Hagamos un poco de memoria. Como somos un país que tiene Constitución y leyes, pero no estado de derecho, todos los presidentes han aceptado dar carta de naturalización o cerrar los ojos ante alguna ilegalidad, antes que hacer valer la ley. Para no irnos muy atrás en la historia: ¿Por qué Carlos Salinas, otro presidente que aspiró a ser transformador, no procedió legalmente y con la fuerza del Estado en contra de los manifestantes de un partido político que durante meses, incluso años, mantuvieron cerrados carreteras de accesos y los propios pozos petroleros en protesta de un “fraude electoral” y en demanda de la salida de un gobernador (Roberto Madrazo) en Tabasco?.

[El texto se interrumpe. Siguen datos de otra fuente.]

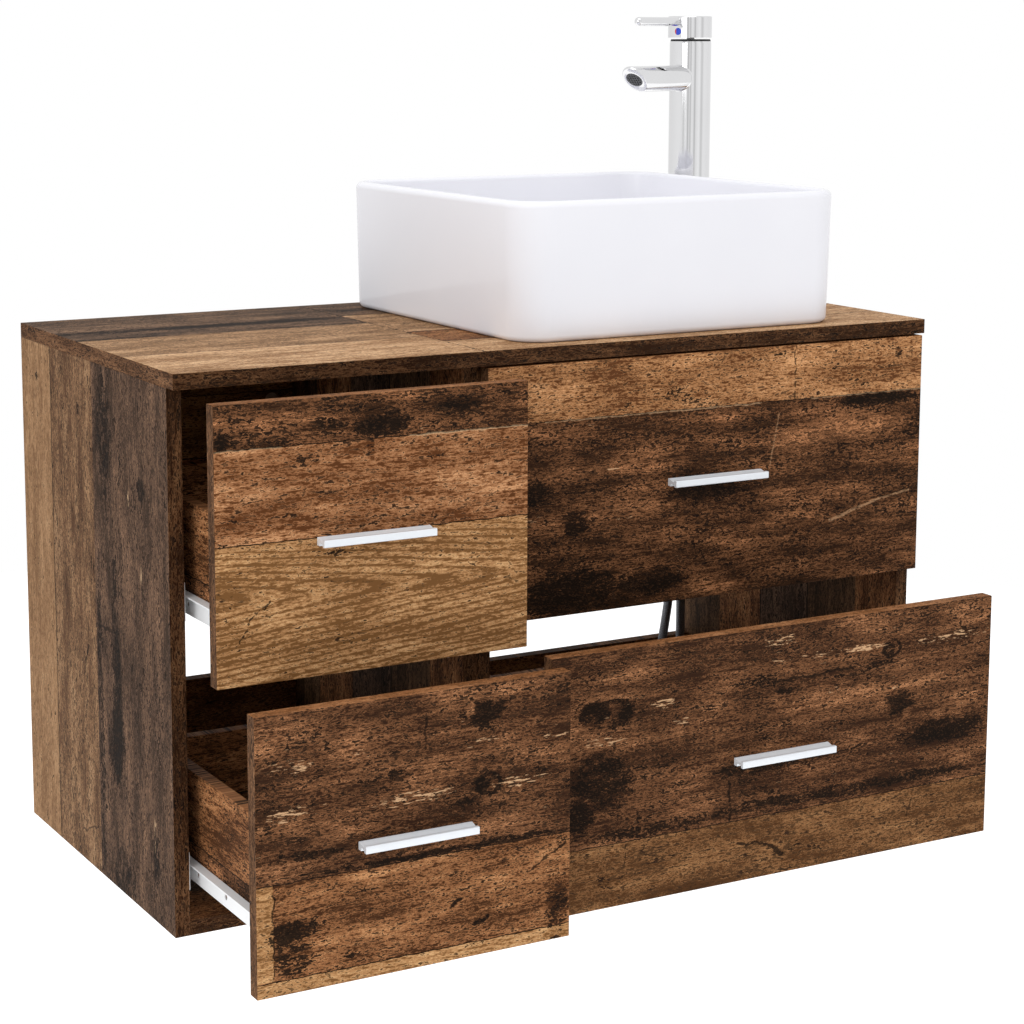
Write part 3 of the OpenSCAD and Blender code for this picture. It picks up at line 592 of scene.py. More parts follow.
def braided():
    """Steel braid over a hose: two sets of flat wires crossing over and under."""
    t = Tree("steel_braid")
    uv = t.node("SeparateXYZ", t.node("TexCoord").outputs["UV"])
    around = t.math("MULTIPLY", uv.outputs[0], 12.0)
    along = t.math("MULTIPLY", uv.outputs[1], 260.0)

    def strand(sign):
        turn = t.math("MULTIPLY_ADD", along, sign, around)
        wave = t.math("SINE", t.math("MULTIPLY", turn, 2 * math.pi))
        wires = t.math("SINE", t.math("MULTIPLY", turn, 8 * math.pi))
        return wave, t.math("MULTIPLY_ADD", wires, 0.16, t.math("ABSOLUTE", wave))

    left_wave, left = strand(1.0)
    right_wave, right = strand(-1.0)
    over = t.step(t.math("MULTIPLY", left_wave, right_wave), -0.12, 0.12)
    height = t.math("ADD", t.math("MULTIPLY", left, over),
                    t.math("MULTIPLY", right, t.math("SUBTRACT", 1.0, over)))
    stain = t.noise(t.scaled(t.place(), 0.15), 3.0, 0.6)
    lit = t.mix(stain, srgb(126, 128, 134), srgb(168, 170, 176))
    # Near black where the braid lies low between the wires: painted shade in the hollows of the
    # weave.
    t.set(Base_Color=t.mix(t.step(height, 0.10, 0.75), srgb(34, 34, 38), lit))
    t.shader.inputs["Metallic"].default_value = 0.9
    t.set(Roughness=t.math("MULTIPLY_ADD", stain, 0.2, 0.30))
    t.bump(height, 0.0005, 0.9)
    return t.material


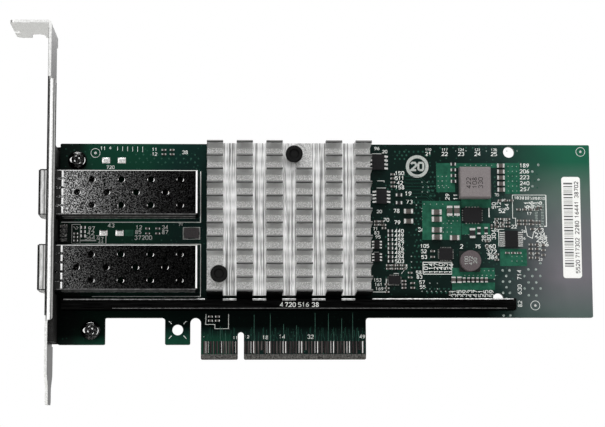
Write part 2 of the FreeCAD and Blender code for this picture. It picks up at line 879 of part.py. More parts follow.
def pin_spring(x, z):
    """Open coil between the sink's floor and a push pin's head."""
    seat = sink_floor + pin_spot_depth - spring_wire
    climb = pin_head_lift - 2 * spring_wire
    steps_a_turn = 12
    count = spring_turns * steps_a_turn
    points = []
    for i in range(count + 1):
        turn = 2 * math.pi * i / steps_a_turn
        points.append(Vector(x + spring_radius * math.cos(turn), seat - climb * i / count,
                             z + spring_radius * math.sin(turn)))
    path = Part.BSplineCurve()
    path.interpolate(points)
    ring = Part.makeCircle(spring_wire, points[0], path.tangent(path.FirstParameter)[0])
    return Part.Wire(path.toShape()).makePipeShell([Part.Wire(ring)], True, False)


# ---------------------------------------------------------------- fasteners and bar

def pan_screw(x, z, y_head, out, radius, head_radius, head_height, length):
    """Cross-recess pan-head screw along Y; out is -1 if its head stands out towards -Y."""
    # The head's shape in shares of its own radius and height.
    dome = head_height * 0.55
    start = Vector(head_radius, 0, 0)
    shoulder = Vector(head_radius, head_height - dome, 0)
    crown = Vector(head_radius * 0.78, head_height - dome * 0.28, 0)
    top = Vector(head_radius * 0.35, head_height, 0)
    edges = [Part.makeLine(start, shoulder), Part.Arc(shoulder, crown, top).toShape(),
             Part.makeLine(top, Vector(0, head_height, 0)),
             Part.makeLine(Vector(0, head_height, 0), Vector(0, -length, 0)),
             Part.makeLine(Vector(0, -length, 0), Vector(radius, -length, 0)),
             Part.makeLine(Vector(radius, -length, 0), Vector(radius, 0, 0)),
             Part.makeLine(Vector(radius, 0, 0), start)]
    screw = Part.Face(Part.Wire(edges)).revolve(Vector(0, 0, 0), Vector(0, 1, 0), 360)
    arm = head_radius * 0.56
    blade = head_radius * 0.1
    depth = head_height * 0.6
    for turn in (45, 135):
        slot = box(-arm, arm, head_height - depth, head_height + 1, -blade, blade)
        slot.rotate(Vector(0, 0, 0), Vector(0, 1, 0), turn)
        screw = screw.cut(slot)
    if out < 0:
        screw.rotate(Vector(0, 0, 0), Vector(1, 0, 0), 180)
    screw.translate(Vector(x, y_head, z))
    return screw


def bracket_screws():
    length = board_thickness + sheet + screw_spare
    return [pan_screw(x, z, board_front, -1, screw_radius, screw_head_radius, screw_head_height, length)
            for x, z in (upper_screw, lower_screw)]


def stiffener_bar():
    """Rounded black bar along the board's lower edge, with blind holes for its screws."""
    bar = box(bar_left, bar_right, board_front - bar_rise, board_front,
              bar_bottom, bar_bottom + bar_height)
    front = board_front - bar_rise
    bar = bar.makeFillet(bar_edge, [edge_at(bar, None, front, bar_bottom),
                                    edge_at(bar, None, front, bar_bottom + bar_height)])
    return bar.cut([rod(x, bar_middle, bar_screw_radius, board_front - bar_screw_bite, board_front + 1)
                    for x in bar_screws])


def stiffener_screws():
    """Screws from the solder side into the bar."""
    length = board_thickness + bar_screw_bite
    return [pan_screw(x, bar_middle, board_back, 1, bar_screw_radius, bar_screw_head_radius,
                      bar_screw_head_height, length) for x in bar_screws]


# ---------------------------------------------------------------- small components

def package(place, body, stand=0.0):
    """Plain package body at (x, z); body is (width, height, rise) and stand the gap under it."""
    width, height, rise = body
    return on_board(*place, width, height, rise - stand, stand)


def chip(place, size):
    """Two-terminal chip: its body and the two metal ends on its longer axis."""
    x, z = place
    width, height, rise = size
    lying = width >= height
    end = terminal_share * max(width, height)
    lip = terminal_lip
    if lying:
        body = on_board(x, z, width - 2 * end, height, rise)
    else:
        body = on_board(x, z, width, height - 2 * end, rise)
    ends = []
    for side in (-1, 1):
        if lying:
            ends.append(on_board(x + side * (width - end) / 2, z, end, height + 2 * lip, rise + lip))
        else:
            ends.append(on_board(x, z + side * (height - end) / 2, width + 2 * lip, end, rise + lip))
    return body, ends


def column(first, pitch, count, size):
    """Chips of one size going down from the first place."""
    x, z = first
    return [chip((x, z - k * pitch), size) for k in range(count)]


def row(first, pitch, count, size):
    """Chips of one size going right from the first place."""
    x, z = first
    return [chip((x + k * pitch, z), size) for k in range(count)]


def capacitors():
    """Body and metal ends of every ceramic capacitor."""
    lower_bank = (output_bank[0], output_bank[1] - output_bank_drop)
    return (column(output_bank, output_pitch, output_count, output_capacitor)
            + column(lower_bank, output_pitch, output_count, output_capacitor)
            + row(upright_bank, output_pitch, output_count, upright_capacitor)
            + [chip(filter_place, filter_capacitor)]
            + column(core_bank, core_pitch, core_count, core_capacitor)
            + column(input_bank, input_pitch, input_count, input_capacitor)
            + row(bulk_bank, bulk_pitch, bulk_count, bulk_capacitor)
            + row(bypass_bank, bypass_pitch, bypass_count, bypass_capacitor))


def resistors():
    """Body and metal ends of every chip resistor."""
    return (column(strap_bank, strap_pitch, strap_count, strap_resistor)
            + column(sense_bank, sense_pitch, sense_count, sense_resistor)
            + column(gate_bank, gate_pitch, gate_count, gate_resistor)
            + [chip(shunt_place, shunt_resistor)]
            + row(divider_bank, divider_pitch, divider_count, divider_resistor)
            + column(light_bank, light_bank_pitch, light_bank_count, light_resistor))


def leaded(place, body, pins, pitch, reach):
    """A package with gull-wing leads: its body and its leads."""
    width, _, rise = body
    leads = gull_leads(*place, width, pins, pitch, reach, rise / 2, pitch / 2)
    return package(place, body, package_stand), leads


def leaded_packages():
    """Bodies by node name, and all leads, of the packages with gull-wing leads."""
    lower_logic_place = (logic_place[0], logic_place[1] - logic_spacing)
    groups = {
        "flash_memory": [leaded(flash_place, flash_body, package_pin_count, flash_pitch,
                                flash_reach),
                         leaded(small_flash_place, small_flash_body, package_pin_count,
                                small_flash_pitch, flash_reach)],
        "logic_chips": [leaded(place, logic_body, logic_pin_count, logic_pitch, logic_reach)
                        for place in (logic_place, lower_logic_place)],
        "power_controller": [leaded(power_controller_place, power_controller_body,
                                    power_controller_pin_count, power_controller_pitch,
                                    power_controller_reach)],
    }
    bodies = {name: [body for body, _ in members] for name, members in groups.items()}
    leads = [lead for members in groups.values() for _, some in members for lead in some]
    return bodies, leads


def square_inductor():
    """Pressed-powder power inductor with bevelled top edges."""
    x, z = square_coil
    half = square_coil_size / 2
    body = on_board(x, z, square_coil_size, square_coil_size, square_coil_rise, terminal_thickness)
    top = board_front - terminal_thickness - square_coil_rise
    around = [edge_at(body, x, top, z + half), edge_at(body, x, top, z - half),
              edge_at(body, x + half, top, z), edge_at(body, x - half, top, z)]
    return body.makeChamfer(square_coil_bevel, around)


def inductor_terminals():
    """Flat terminals under the square inductor's two sides."""
    x, z = square_coil
    width, height = square_coil_terminal
    offset = (square_coil_size - width) / 2
    return [on_board(x + side * offset, z, width, height, terminal_thickness) for side in (-1, 1)]


def drum_ring(radius):
    """Ring of the given radius that fills the drum's winding groove."""
    x, z = drum_coil
    low, high = drum_groove
    return rod(x, z, radius, board_front - high, board_front - low).cut(
        rod(x, z, drum_core_radius, board_front - high, board_front - low))


def round_inductor():
    """Flanged ferrite drum on its square base, with a groove for the winding."""
    x, z = drum_coil
    base = on_board(x, z, drum_base_size, drum_base_size, drum_base_rise)
    drum = rod(x, z, drum_radius, board_front - drum_rise, board_front - drum_base_rise)
    return join([base, drum.cut(drum_ring(drum_radius + 1))])


def paper_label():
    """Long paper label with rounded corners near the board's free end."""
    corners = rectangle(label_left, label_right, label_bottom, label_top, label_corner)
    return outline(corners, on_front_face).extrude(Vector(0, -label_thickness, 0))


# ---------------------------------------------------------------- write the nodes

def build():
    """Every node's name and its solids."""
    nodes = {
        "circuit_board": [circuit_board()],
        "contacts_front": contacts(board_front - contact_thickness, short_front_contacts),
        "contacts_back": contacts(board_back, short_back_contacts),
        "mounting_bracket": [mounting_bracket()],
        "bracket_screws": bracket_screws(),
        "bracket_gasket": [gasket()],
        "status_lights": status_lights(),
        "controller_chip": [controller_chip()],
        "thermal_pad": [on_board(chip_x, chip_z, lid_size, lid_size, pad_thickness,
                                 chip_rise + lid_rise)],
        "heat_sink": [heat_sink()],
        "heat_sink_push_pins": [push_pin(x, z) for x, z in push_pins],
        "heat_sink_springs": [pin_spring(x, z) for x, z in push_pins],
        "stiffener_bar": [stiffener_bar()],
        "stiffener_screws": stiffener_screws(),
        "square_inductor": [square_inductor()],
        "square_inductor_terminals": inductor_terminals(),
        "round_inductor": [round_inductor()],
        "round_inductor_winding": [drum_ring(winding_radius)],
        "power_stage_chip": [package(power_stage_place, power_stage_body)],
        "regulator_chip": [package(regulator_place, regulator_body)],
        "clock_buffer_chip": [package(clock_buffer_place, clock_buffer_body)],
        "crystal_oscillator": [package((cage_rear - crystal_from_cage, crystal_z), crystal_body)],
        "paper_label": [paper_label()],
    }
    for name, z in port_heights.items():
        nodes["port_cage_" + name] = [cage_base(z)]
        nodes["port_cover_" + name] = [cage_cover(z)]
        nodes["port_spring_collar_" + name] = [spring_collar(z)]
        nodes["port_socket_" + name] = [port_socket(z)]
        nodes["port_contacts_" + name] = socket_blades(z)
    nodes["ceramic_capacitors"] = [body for body, _ in capacitors()]
    nodes["chip_resistors"] = [body for body, _ in resistors()]
    nodes["chip_terminals"] = [end for _, ends in capacitors() + resistors() for end in ends]
    bodies, nodes["chip_leads"] = leaded_packages()
    nodes.update(bodies)
    return nodes


def main():
    os.makedirs("parts", exist_ok=True)
    for name, solids in build().items():
        shape = solids[0] if len(solids) == 1 else Part.makeCompound(solids)
        shape.exportStep("parts/" + name + ".step")


main()
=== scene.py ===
import math
import bpy
import numpy as np
from mathutils import Matrix, Vector

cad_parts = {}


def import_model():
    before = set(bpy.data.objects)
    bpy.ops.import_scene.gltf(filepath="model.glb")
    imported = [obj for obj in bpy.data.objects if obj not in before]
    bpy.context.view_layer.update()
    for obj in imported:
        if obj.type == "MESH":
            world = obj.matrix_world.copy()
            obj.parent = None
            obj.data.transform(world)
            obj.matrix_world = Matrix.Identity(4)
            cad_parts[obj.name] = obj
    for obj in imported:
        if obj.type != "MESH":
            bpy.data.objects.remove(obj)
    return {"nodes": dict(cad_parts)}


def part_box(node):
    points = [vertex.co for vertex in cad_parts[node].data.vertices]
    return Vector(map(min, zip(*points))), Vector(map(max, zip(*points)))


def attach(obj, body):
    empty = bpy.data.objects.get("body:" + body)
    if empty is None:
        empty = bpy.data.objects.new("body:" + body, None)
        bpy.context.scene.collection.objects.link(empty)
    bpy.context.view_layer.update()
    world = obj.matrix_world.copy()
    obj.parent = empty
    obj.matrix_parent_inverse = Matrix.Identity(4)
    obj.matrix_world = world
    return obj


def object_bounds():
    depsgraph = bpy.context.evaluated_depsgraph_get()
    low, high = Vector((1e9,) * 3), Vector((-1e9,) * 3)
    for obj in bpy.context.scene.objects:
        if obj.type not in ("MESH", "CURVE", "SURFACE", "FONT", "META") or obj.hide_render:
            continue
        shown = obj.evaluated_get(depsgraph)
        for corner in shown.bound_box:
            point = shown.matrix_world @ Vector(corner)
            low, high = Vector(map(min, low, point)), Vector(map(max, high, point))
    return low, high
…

Más recientemente, ¿Por qué el presidente Peña Nieto no aplicó el estado de derecho en contra de los normalistas de Ayotzinapa que tomaban carreteras y secuestraban camiones, pudiendo de paso, quizá, haber impedido la trágica desaparición de los 43 tras los episodios aquellos de Iguala? ¿Por qué tampoco intervino el Estado Mexicano cuando anarquistas protestaron violentamente contra las reformas estructurales aprobadas en ese sexenio?
La respuesta a esta interrogante es la misma que asumió López Obrador cuando fue informado que Culiacán estaba sitiada por cientos de delincuentes, con armas de alto poder, mejores que las del Ejército, y que amenazaban no sólo con rescatar a sangre y fuego al hijo del Chapo, sino incluso, atacar a militares, a sus familias y a la propia población civil que trataba de protegerse en medio de un clima de guerra.
López Obrador confirmó que como gobernante, no es distinto que sus antecesores respecto a enfrentar con la ilegalidad (no actuar) la ilegalidad de quienes presionan al gobierno. Le preocupa que haya muertes, pero las masacres se han incrementado en su gobierno a niveles nunca antes visto y no quiere pasar como presidente represor, aunque ahora mismo, por su trato a quienes no protestan violentamente por el estado actual de cosas en el país (empresarios, adversarios políticos, medios de comunicación y periodistas) ya se le considera autoritario.
El jueves negro del presidente es el peor augurio para el país. El Estado Mexicano no sólo no tiene la capacidad, la estrategia y la inteligencia para hacer frente con éxito a la inseguridad, habida cuenta que se desmanteló la Policía Federal y se regresó a la Marina a sus cuarteles, sino que se niega a hacer valer la ley. La estrategia o más bien, la ausencia de estrategia, es un modelo que falló antes de Sinaloa y el López Obrador opositor debería pedirle al López Obrador presidente, la renuncia del gabinete y la aceptación de que no puede haber paz y seguridad, ni transformación de México, si le seguimos dando la espalda a la ley.